* What to produce *
Give every line below again, exactly.

(CAD and scene scripts)

• • • • • • •

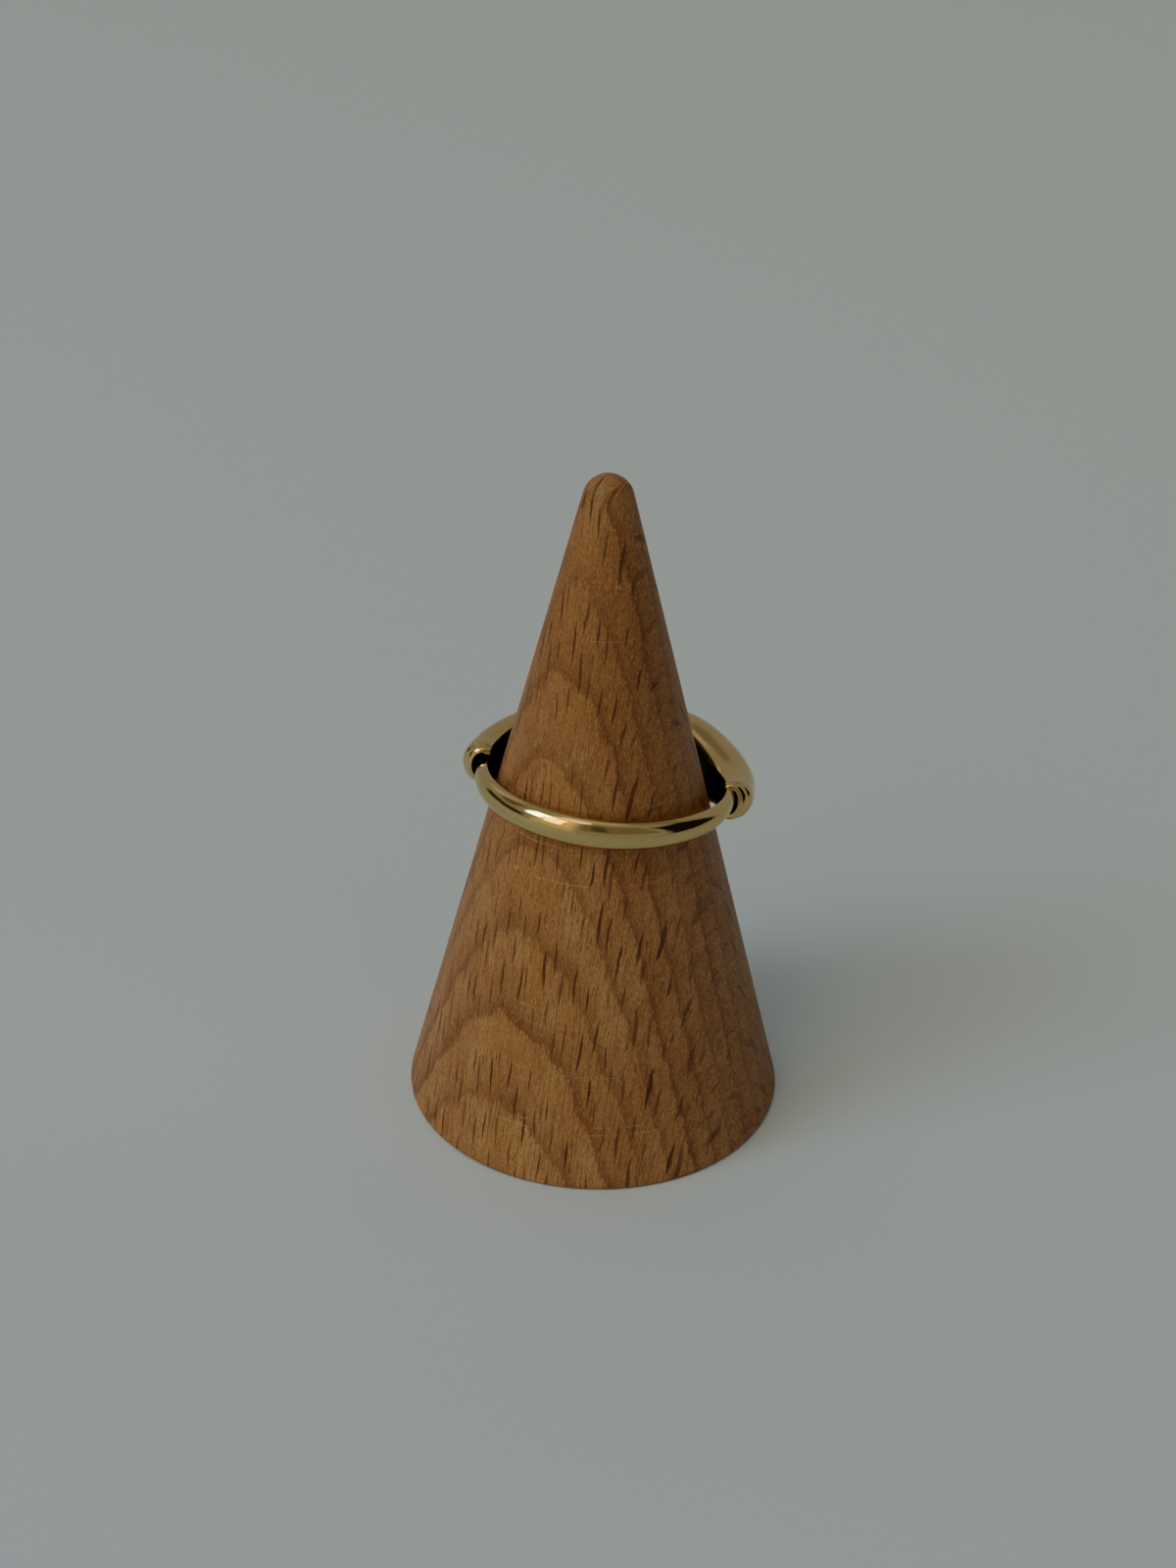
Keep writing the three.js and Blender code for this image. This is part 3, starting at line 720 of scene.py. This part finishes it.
floor_mesh = bpy.data.meshes.new("floor")
floor_mesh.from_pydata([(-FLOOR_HALF, -FLOOR_HALF, 0), (FLOOR_HALF, -FLOOR_HALF, 0),
                        (FLOOR_HALF, FLOOR_HALF, 0), (-FLOOR_HALF, FLOOR_HALF, 0)], [], [(0, 1, 2, 3)])
floor = place_object("floor", floor_mesh)
floor.data.materials.append(floor_material())

# Light
# The main light is one wide window on the left. The room round it is dim, and the gold mirrors it.
# Azimuth 0 is the camera's side and 90 its right, in degrees as the elevations are.

LIGHT_AIM_HEIGHT = 0.02
WALLS = (0.3, 0.3, 0.283, 1.0)
BACKDROP = (0.3, 0.325, 0.3, 1.0)


def area_light(name, azimuth, elevation, distance, size, power, colour, mirrored_only=False):
    """A rectangular light aimed at the middle of the object."""
    lamp = bpy.data.lights.new(name, "AREA")
    lamp.shape = "RECTANGLE"
    lamp.size, lamp.size_y = size
    lamp.energy = power
    lamp.color = linear(colour)[:3]
    made = place_object(name, lamp)
    a, e = math.radians(azimuth), math.radians(elevation)
    toward = Vector((math.sin(a) * math.cos(e), -math.cos(a) * math.cos(e), math.sin(e)))
    made.location = Vector((0, 0, LIGHT_AIM_HEIGHT)) + toward * distance
    made.rotation_euler = toward.to_track_quat("Z", "Y").to_euler()
    made.visible_diffuse = not mirrored_only


area_light("window", -68, 40, 0.8, (0.28, 0.37), 1.14, "#E4F2FF")
area_light("window_in_the_gold", -69, 40, 0.8, (0.19, 0.34), 3.4, "#E0FF94", mirrored_only=True)
area_light("curtain_in_the_gold", -46, 36, 0.82, (0.22, 0.42), 1.7, "#FFD430", mirrored_only=True)

# Each is from one azimuth to another, from one elevation to another, how bright, and how soft its edge
ROOM_PATCHES = (
    # The pale ceiling, and its bright part over the window
    ((-180, 180), (72, 108), (0.5, 0.48, 0.43), 8),
    ((-66, -10), (56, 76), (2.0, 1.7, 1.0), 7),
    # The lit curtain beside the window
    ((-60, -26), (12, 58), (1.0, 0.75, 0.32), 5),
    # The wall behind the object, paler on the left and dimmer on the right
    ((-150, -128), (26, 48), (0.5, 0.5, 0.42), 6),
    ((112, 168), (42, 74), (0.2, 0.2, 0.17), 8),
    # The sill under the curtain
    ((-64, -26), (-2, 14), (0.65, 0.58, 0.35), 4),
    # The dark behind the camera
    ((-20, 52), (14, 58), (0.2, 0.19, 0.13), 4),
    ((-8, 6), (20, 48), (0.09, 0.09, 0.07), 3),
    # Dark furniture on the left and on the right
    ((-122, -74), (0, 14), (0.04, 0.035, 0.02), 3),
    ((-116, -94), (24, 48), (0.14, 0.12, 0.08), 5),
    ((60, 112), (-6, 48), (0.01, 0.01, 0.01), 5),
)


def lay_patch(tree, shade, direction, azimuths, elevations, level, soft):
    """Lays one brighter or darker patch over the shade of the room so far."""
    middle, half = math.radians(sum(azimuths) / 2), math.radians((azimuths[1] - azimuths[0]) / 2)
    height, reach = math.radians(sum(elevations) / 2), math.radians((elevations[1] - elevations[0]) / 2)
    edge = math.radians(soft)
    turned = add(tree, "ShaderNodeVectorRotate", {"Vector": direction, "Angle": -middle},
                 rotation_type="Z_AXIS")
    axes = add(tree, "ShaderNodeSeparateXYZ", {0: turned})
    toward = add(tree, "ShaderNodeMath", {0: axes.outputs[1], 1: -1.0}, operation="MULTIPLY")
    around = add(tree, "ShaderNodeMath", {0: axes.outputs[0], 1: toward}, operation="ARCTAN2")
    off_side = add(tree, "ShaderNodeMath", {0: around}, operation="ABSOLUTE")
    across = add(tree, "ShaderNodeMapRange", {0: off_side, 1: half - edge, 2: half + edge, 3: 1.0, 4: 0.0},
                 interpolation_type="SMOOTHSTEP")
    raised = add(tree, "ShaderNodeMath", {0: axes.outputs[2]}, operation="ARCSINE")
    above = add(tree, "ShaderNodeMath", {0: raised, 1: height}, operation="SUBTRACT")
    off_height = add(tree, "ShaderNodeMath", {0: above}, operation="ABSOLUTE")
    up_down = add(tree, "ShaderNodeMapRange", {0: off_height, 1: reach - edge, 2: reach + edge,
                                               3: 1.0, 4: 0.0}, interpolation_type="SMOOTHSTEP")
    share = add(tree, "ShaderNodeMath", {0: across, 1: up_down}, operation="MULTIPLY")
    laid = add(tree, "ShaderNodeMix", {0: share, 6: shade, 7: level + (1.0,)}, data_type="RGBA")
    return laid.outputs[2]


world = bpy.data.worlds.new("room")
bpy.context.scene.world = world
world.use_nodes = True
room = world.node_tree
room.nodes.clear()
looked_along = add(room, "ShaderNodeTexCoord").outputs["Generated"]
shade = WALLS
for azimuths, elevations, level, soft in ROOM_PATCHES:
    shade = lay_patch(room, shade, looked_along, azimuths, elevations, level, soft)
# Behind the object there is only a plain pale backdrop
seen = add(room, "ShaderNodeLightPath").outputs["Is Camera Ray"]
backdrop = add(room, "ShaderNodeMix", {0: seen, 6: shade, 7: BACKDROP}, data_type="RGBA")
sky = add(room, "ShaderNodeBackground", {"Color": backdrop.outputs[2], "Strength": 1.0})
add(room, "ShaderNodeOutputWorld", {"Surface": sky})

# Camera
# It looks down at the stand from the front, as the photograph does. The lens and the middle of the
# picture are in pixels of the photograph's frame, and the distances are in metres.

LENS_PIXELS = 3000
SENSOR_WIDTH = 36
IMAGE_WIDTH = 1200
IMAGE_HEIGHT = 1600
MIDDLE_X = 613.76
MIDDLE_Y = 776.7
CAMERA_PITCH = math.radians(30.75)
CAMERA_ROLL = math.radians(1.535)
CAMERA_DISTANCE = 0.2111
AIM_HEIGHT = 0.028
NEAREST = 0.01

lens = bpy.data.cameras.new("camera")
lens.sensor_width = SENSOR_WIDTH
lens.lens = LENS_PIXELS / IMAGE_HEIGHT * SENSOR_WIDTH
lens.shift_x = (IMAGE_WIDTH / 2 - MIDDLE_X) / IMAGE_HEIGHT
lens.shift_y = (MIDDLE_Y - IMAGE_HEIGHT / 2) / IMAGE_HEIGHT
lens.clip_start = NEAREST
camera = place_object("camera", lens)
forward = Vector((0, math.cos(CAMERA_PITCH), -math.sin(CAMERA_PITCH)))
level = Vector((1, 0, 0))
upward = level.cross(forward)
right = level * math.cos(CAMERA_ROLL) + upward * math.sin(CAMERA_ROLL)
up = upward * math.cos(CAMERA_ROLL) - level * math.sin(CAMERA_ROLL)
placed = Matrix((right, up, -forward)).transposed().to_4x4()
placed.translation = Vector((0, 0, AIM_HEIGHT)) - forward * CAMERA_DISTANCE
camera.matrix_world = placed
bpy.context.scene.camera = camera
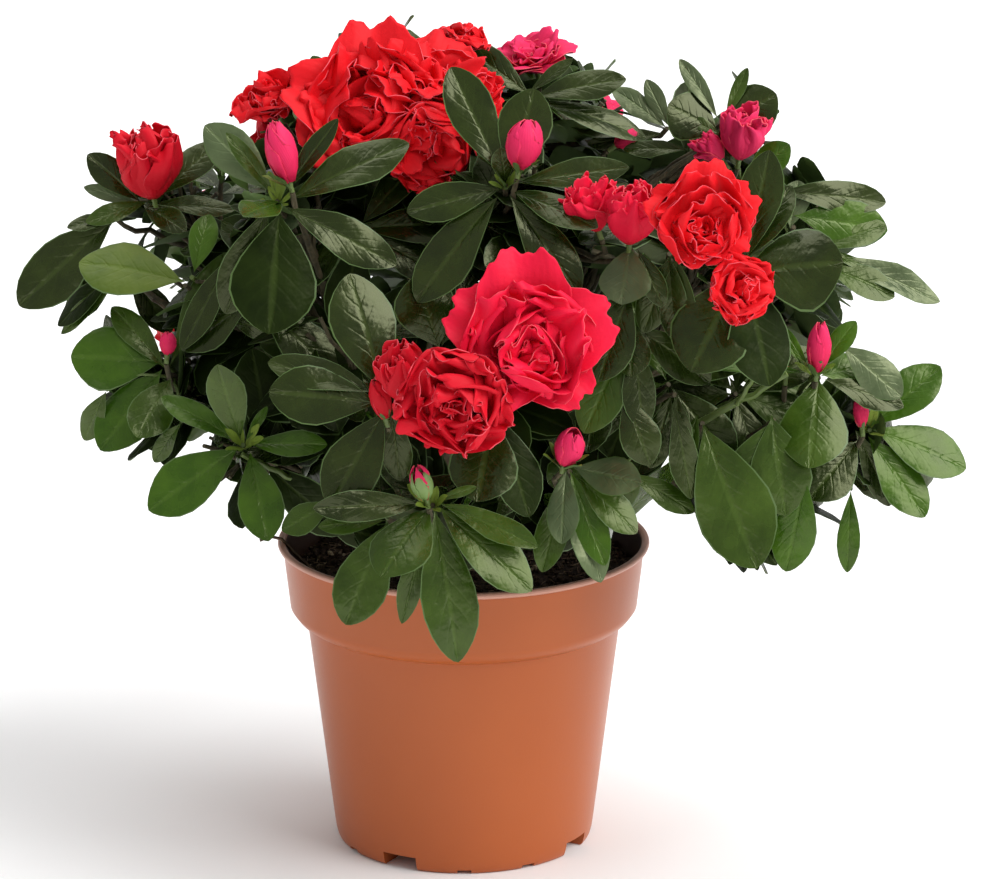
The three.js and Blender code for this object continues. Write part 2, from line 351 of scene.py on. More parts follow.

• • • • • • •

* Task output *
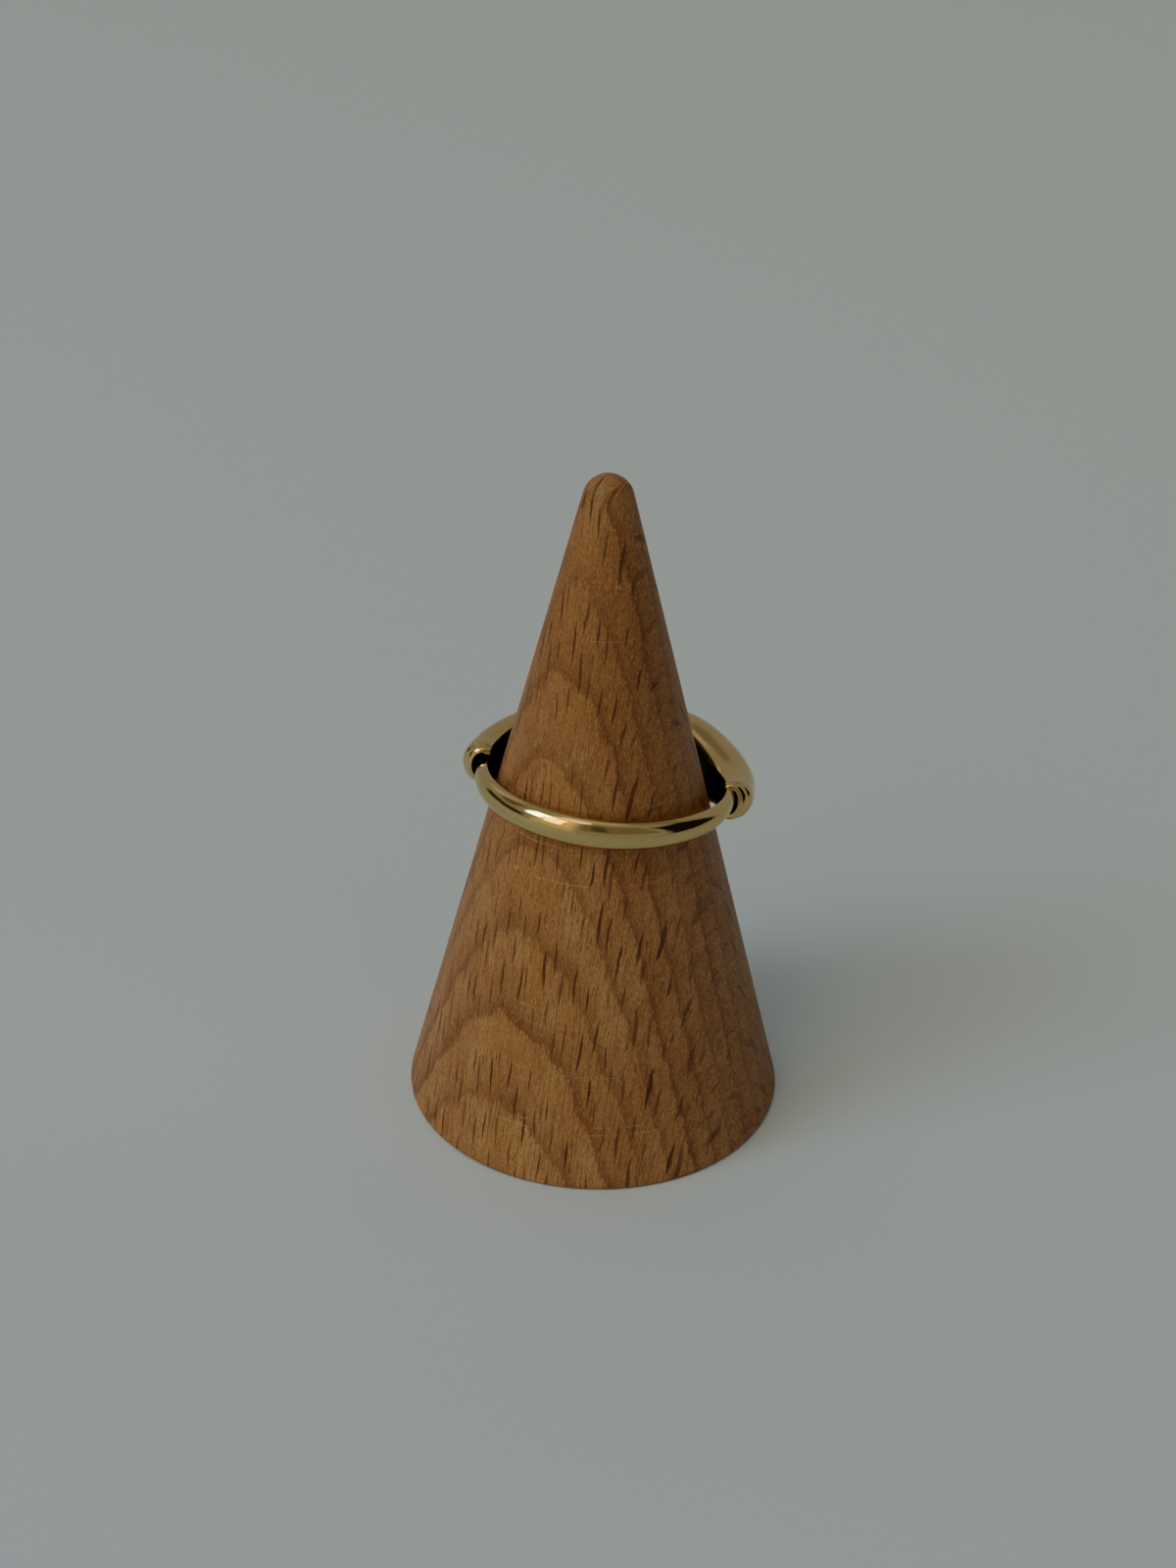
Keep writing the three.js and Blender code for this image. This is part 3, starting at line 720 of scene.py. This part finishes it.
floor_mesh = bpy.data.meshes.new("floor")
floor_mesh.from_pydata([(-FLOOR_HALF, -FLOOR_HALF, 0), (FLOOR_HALF, -FLOOR_HALF, 0),
                        (FLOOR_HALF, FLOOR_HALF, 0), (-FLOOR_HALF, FLOOR_HALF, 0)], [], [(0, 1, 2, 3)])
floor = place_object("floor", floor_mesh)
floor.data.materials.append(floor_material())

# Light
# The main light is one wide window on the left. The room round it is dim, and the gold mirrors it.
# Azimuth 0 is the camera's side and 90 its right, in degrees as the elevations are.

LIGHT_AIM_HEIGHT = 0.02
WALLS = (0.3, 0.3, 0.283, 1.0)
BACKDROP = (0.3, 0.325, 0.3, 1.0)


def area_light(name, azimuth, elevation, distance, size, power, colour, mirrored_only=False):
    """A rectangular light aimed at the middle of the object."""
    lamp = bpy.data.lights.new(name, "AREA")
    lamp.shape = "RECTANGLE"
    lamp.size, lamp.size_y = size
    lamp.energy = power
    lamp.color = linear(colour)[:3]
    made = place_object(name, lamp)
    a, e = math.radians(azimuth), math.radians(elevation)
    toward = Vector((math.sin(a) * math.cos(e), -math.cos(a) * math.cos(e), math.sin(e)))
    made.location = Vector((0, 0, LIGHT_AIM_HEIGHT)) + toward * distance
    made.rotation_euler = toward.to_track_quat("Z", "Y").to_euler()
    made.visible_diffuse = not mirrored_only


area_light("window", -68, 40, 0.8, (0.28, 0.37), 1.14, "#E4F2FF")
area_light("window_in_the_gold", -69, 40, 0.8, (0.19, 0.34), 3.4, "#E0FF94", mirrored_only=True)
area_light("curtain_in_the_gold", -46, 36, 0.82, (0.22, 0.42), 1.7, "#FFD430", mirrored_only=True)

# Each is from one azimuth to another, from one elevation to another, how bright, and how soft its edge
ROOM_PATCHES = (
    # The pale ceiling, and its bright part over the window
    ((-180, 180), (72, 108), (0.5, 0.48, 0.43), 8),
    ((-66, -10), (56, 76), (2.0, 1.7, 1.0), 7),
    # The lit curtain beside the window
    ((-60, -26), (12, 58), (1.0, 0.75, 0.32), 5),
    # The wall behind the object, paler on the left and dimmer on the right
    ((-150, -128), (26, 48), (0.5, 0.5, 0.42), 6),
    ((112, 168), (42, 74), (0.2, 0.2, 0.17), 8),
    # The sill under the curtain
    ((-64, -26), (-2, 14), (0.65, 0.58, 0.35), 4),
    # The dark behind the camera
    ((-20, 52), (14, 58), (0.2, 0.19, 0.13), 4),
    ((-8, 6), (20, 48), (0.09, 0.09, 0.07), 3),
    # Dark furniture on the left and on the right
    ((-122, -74), (0, 14), (0.04, 0.035, 0.02), 3),
    ((-116, -94), (24, 48), (0.14, 0.12, 0.08), 5),
    ((60, 112), (-6, 48), (0.01, 0.01, 0.01), 5),
)


def lay_patch(tree, shade, direction, azimuths, elevations, level, soft):
    """Lays one brighter or darker patch over the shade of the room so far."""
    middle, half = math.radians(sum(azimuths) / 2), math.radians((azimuths[1] - azimuths[0]) / 2)
    height, reach = math.radians(sum(elevations) / 2), math.radians((elevations[1] - elevations[0]) / 2)
    edge = math.radians(soft)
    turned = add(tree, "ShaderNodeVectorRotate", {"Vector": direction, "Angle": -middle},
                 rotation_type="Z_AXIS")
    axes = add(tree, "ShaderNodeSeparateXYZ", {0: turned})
    toward = add(tree, "ShaderNodeMath", {0: axes.outputs[1], 1: -1.0}, operation="MULTIPLY")
    around = add(tree, "ShaderNodeMath", {0: axes.outputs[0], 1: toward}, operation="ARCTAN2")
    off_side = add(tree, "ShaderNodeMath", {0: around}, operation="ABSOLUTE")
    across = add(tree, "ShaderNodeMapRange", {0: off_side, 1: half - edge, 2: half + edge, 3: 1.0, 4: 0.0},
                 interpolation_type="SMOOTHSTEP")
    raised = add(tree, "ShaderNodeMath", {0: axes.outputs[2]}, operation="ARCSINE")
    above = add(tree, "ShaderNodeMath", {0: raised, 1: height}, operation="SUBTRACT")
    off_height = add(tree, "ShaderNodeMath", {0: above}, operation="ABSOLUTE")
    up_down = add(tree, "ShaderNodeMapRange", {0: off_height, 1: reach - edge, 2: reach + edge,
                                               3: 1.0, 4: 0.0}, interpolation_type="SMOOTHSTEP")
    share = add(tree, "ShaderNodeMath", {0: across, 1: up_down}, operation="MULTIPLY")
    laid = add(tree, "ShaderNodeMix", {0: share, 6: shade, 7: level + (1.0,)}, data_type="RGBA")
    return laid.outputs[2]


world = bpy.data.worlds.new("room")
bpy.context.scene.world = world
world.use_nodes = True
room = world.node_tree
room.nodes.clear()
looked_along = add(room, "ShaderNodeTexCoord").outputs["Generated"]
shade = WALLS
for azimuths, elevations, level, soft in ROOM_PATCHES:
    shade = lay_patch(room, shade, looked_along, azimuths, elevations, level, soft)
# Behind the object there is only a plain pale backdrop
seen = add(room, "ShaderNodeLightPath").outputs["Is Camera Ray"]
backdrop = add(room, "ShaderNodeMix", {0: seen, 6: shade, 7: BACKDROP}, data_type="RGBA")
sky = add(room, "ShaderNodeBackground", {"Color": backdrop.outputs[2], "Strength": 1.0})
add(room, "ShaderNodeOutputWorld", {"Surface": sky})

# Camera
# It looks down at the stand from the front, as the photograph does. The lens and the middle of the
# picture are in pixels of the photograph's frame, and the distances are in metres.

LENS_PIXELS = 3000
SENSOR_WIDTH = 36
IMAGE_WIDTH = 1200
IMAGE_HEIGHT = 1600
MIDDLE_X = 613.76
MIDDLE_Y = 776.7
CAMERA_PITCH = math.radians(30.75)
CAMERA_ROLL = math.radians(1.535)
CAMERA_DISTANCE = 0.2111
AIM_HEIGHT = 0.028
NEAREST = 0.01

lens = bpy.data.cameras.new("camera")
lens.sensor_width = SENSOR_WIDTH
lens.lens = LENS_PIXELS / IMAGE_HEIGHT * SENSOR_WIDTH
lens.shift_x = (IMAGE_WIDTH / 2 - MIDDLE_X) / IMAGE_HEIGHT
lens.shift_y = (MIDDLE_Y - IMAGE_HEIGHT / 2) / IMAGE_HEIGHT
lens.clip_start = NEAREST
camera = place_object("camera", lens)
forward = Vector((0, math.cos(CAMERA_PITCH), -math.sin(CAMERA_PITCH)))
level = Vector((1, 0, 0))
upward = level.cross(forward)
right = level * math.cos(CAMERA_ROLL) + upward * math.sin(CAMERA_ROLL)
up = upward * math.cos(CAMERA_ROLL) - level * math.sin(CAMERA_ROLL)
placed = Matrix((right, up, -forward)).transposed().to_4x4()
placed.translation = Vector((0, 0, AIM_HEIGHT)) - forward * CAMERA_DISTANCE
camera.matrix_world = placed
bpy.context.scene.camera = camera
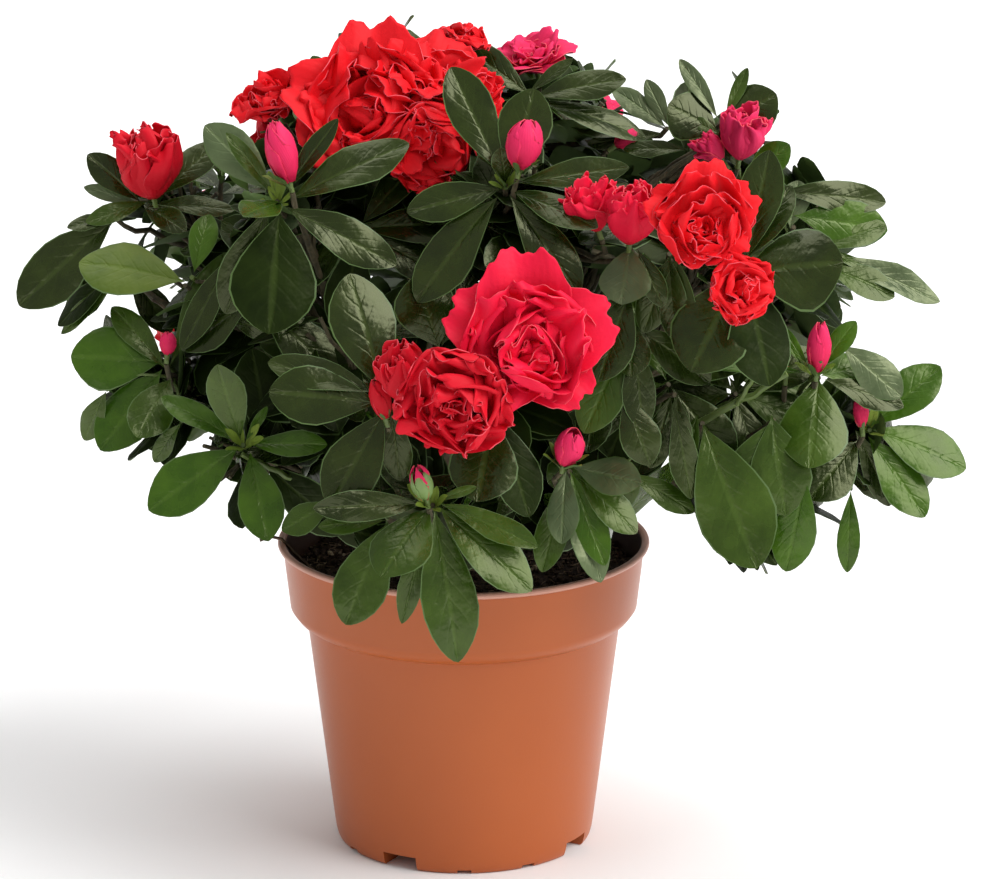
The three.js and Blender code for this object continues. Write part 2, from line 351 of scene.py on. More parts follow.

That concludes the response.